I started with a pencil.
Drawing and animation were my first way of making sense of the world, frame by frame, detail by detail. Later, computers became the bigger canvas. I wasn’t just curious about what things looked like; I was obsessed with what they did to people, how a screen could calm you down, confuse you, or make you feel confident enough to click “continue.”
My work began in graphic design and branding, where I learned the discipline of craft: composition, restraint, and the quiet power of clarity. But over time, the questions changed. A logo wasn’t enough. A campaign wasn’t enough. I wanted to shape the whole experience, how someone discovers a product, trusts it, uses it, and comes back.
That’s how I moved from brand development to websites, digital marketing, and creative direction… and eventually into UI/UX design, product management, and business design. Not as a jump between titles, but as a single path with sharper focus each year: from making things look right, to making them work, to making them make sense for the people using them and the teams building them.
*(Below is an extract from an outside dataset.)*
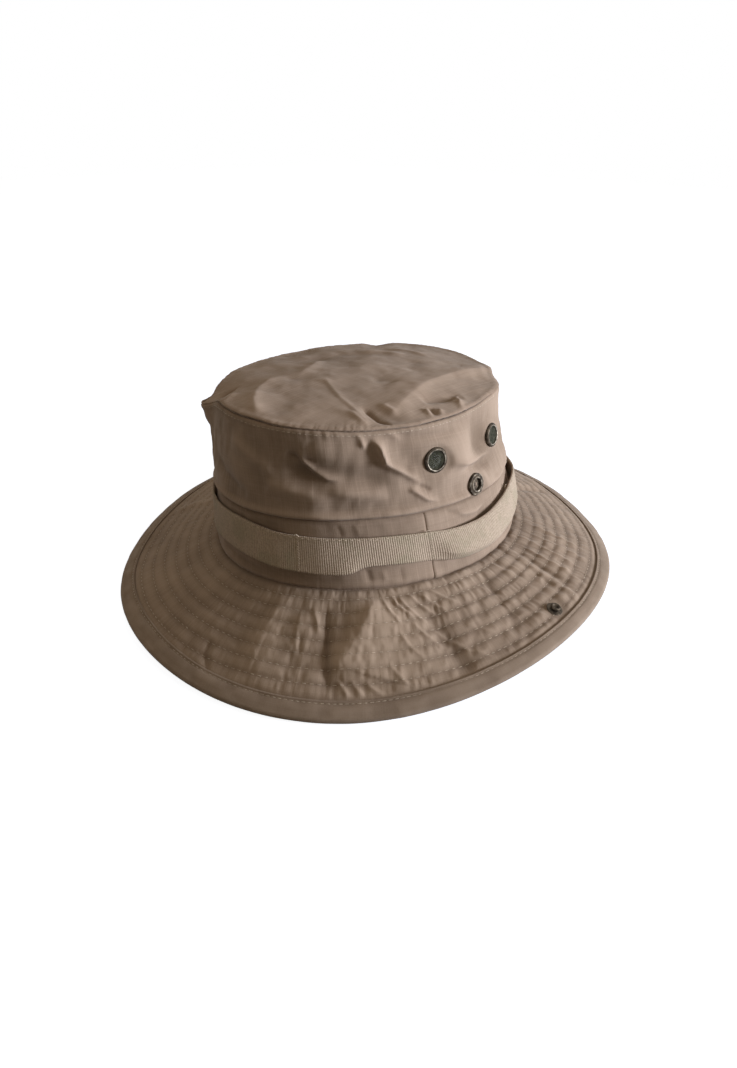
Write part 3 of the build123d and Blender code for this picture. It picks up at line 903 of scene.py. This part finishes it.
# Foliage webbing: turn, then climb and stand-off of its lower edge, middle and upper edge
webbingRun = {
    "points": [
        (-180, 10.0, 0.6, 20.0, 0.7, 29.8, 0.6), (-157, 9.6, 2.2, 19.8, 2.8, 29.6, 1.6),
        (-134, 10.0, 0.5, 20.0, 0.6, 29.8, 0.5), (-112, 9.4, 2.6, 19.6, 3.2, 29.4, 2.0),
        (-89, 10.0, 0.4, 20.0, 0.5, 29.9, 0.4), (-66, 12.0, 1.2, 22.6, 1.8, 33.2, 1.8),
        (-43, 12.6, 0.5, 22.6, 0.9, 33.0, 1.6), (-30, 14.2, 0.8, 24.0, 1.0, 33.4, 1.4),
        (-20, 15.2, 1.6, 25.2, 1.6, 34.6, 1.4), (-10, 16.2, 2.8, 26.2, 2.6, 35.6, 1.6),
        (0, 16.2, 3.6, 26.4, 3.2, 35.6, 1.6), (8, 15.0, 4.0, 25.0, 3.0, 34.2, 1.2),
        (16, 13.2, 3.8, 23.0, 2.4, 32.2, 0.7), (24.6, 11.8, 2.8, 21.6, 1.6, 31.2, 0.4),
        (34, 11.2, 3.0, 21.0, 1.5, 30.8, 0.4), (41, 12.0, 3.2, 21.4, 1.4, 30.6, 0.4),
        (45.5, 14.2, 1.2, 22.2, 1.0, 30.4, 0.4), (52, 14.2, 0.6, 22.0, 0.7, 30.2, 0.4),
        (60, 13.4, 0.5, 21.4, 0.6, 29.6, 0.4), (68.4, 12.0, 0.5, 20.4, 0.6, 28.6, 0.5),
        (76, 9.4, 2.6, 16.0, 4.6, 27.4, 1.2), (84, 8.4, 3.2, 14.6, 5.6, 27.0, 1.9),
        (92, 8.6, 3.4, 14.6, 5.8, 27.2, 2.3), (100, 9.6, 3.2, 16.0, 5.4, 28.6, 2.3),
        (110, 11.0, 2.8, 18.0, 4.6, 30.6, 2.4), (120, 12.4, 2.4, 21.0, 4.0, 32.2, 3.0),
        (130, 12.6, 2.0, 22.4, 3.4, 32.6, 3.2), (140, 11.8, 1.4, 21.6, 2.2, 31.6, 2.0),
        (150, 10.8, 0.7, 20.8, 0.9, 30.6, 0.7), (165, 10.2, 1.8, 20.2, 2.2, 30.0, 1.4),
        (180, 10.0, 0.6, 20.0, 0.7, 29.8, 0.6),
    ],
    "thick": 1.0, "gap": 0.35,
}


def webbingAt(turn):
    table = np.array(webbingRun["points"], float)
    t = turnFrom(np.asarray(turn, float))
    step = np.clip(np.searchsorted(table[:, 0], t, side="right") - 1, 0, len(table) - 2)
    values = []
    for column in range(1, 7):
        y, x = table[:, column], table[:, 0]
        slope = np.gradient(y, x)
        width = x[step + 1] - x[step]
        f = (t - x[step]) / width
        h00, h10 = (1 + 2 * f) * (1 - f) ** 2, f * (1 - f) ** 2
        h01, h11 = f * f * (3 - 2 * f), f * f * (f - 1)
        near = h00 * y[step] + h10 * width * slope[step]
        values.append(near + h01 * y[step + 1] + h11 * width * slope[step + 1])
    return values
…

Along the way, I worked closely with startups and fast-moving teams, often building brands from the ground up. That environment taught me something that still guides my work; design isn’t decoration, it’s a decision. And every decision has a cost.
I bring the same habit to every project: keep it simple, show the work, and bring the team back to the objective when things get noisy.
When I’m not designing, you’ll find me sketching, solving puzzles, fixing something at home, watching tech keynotes, or rewatching a Disney classic.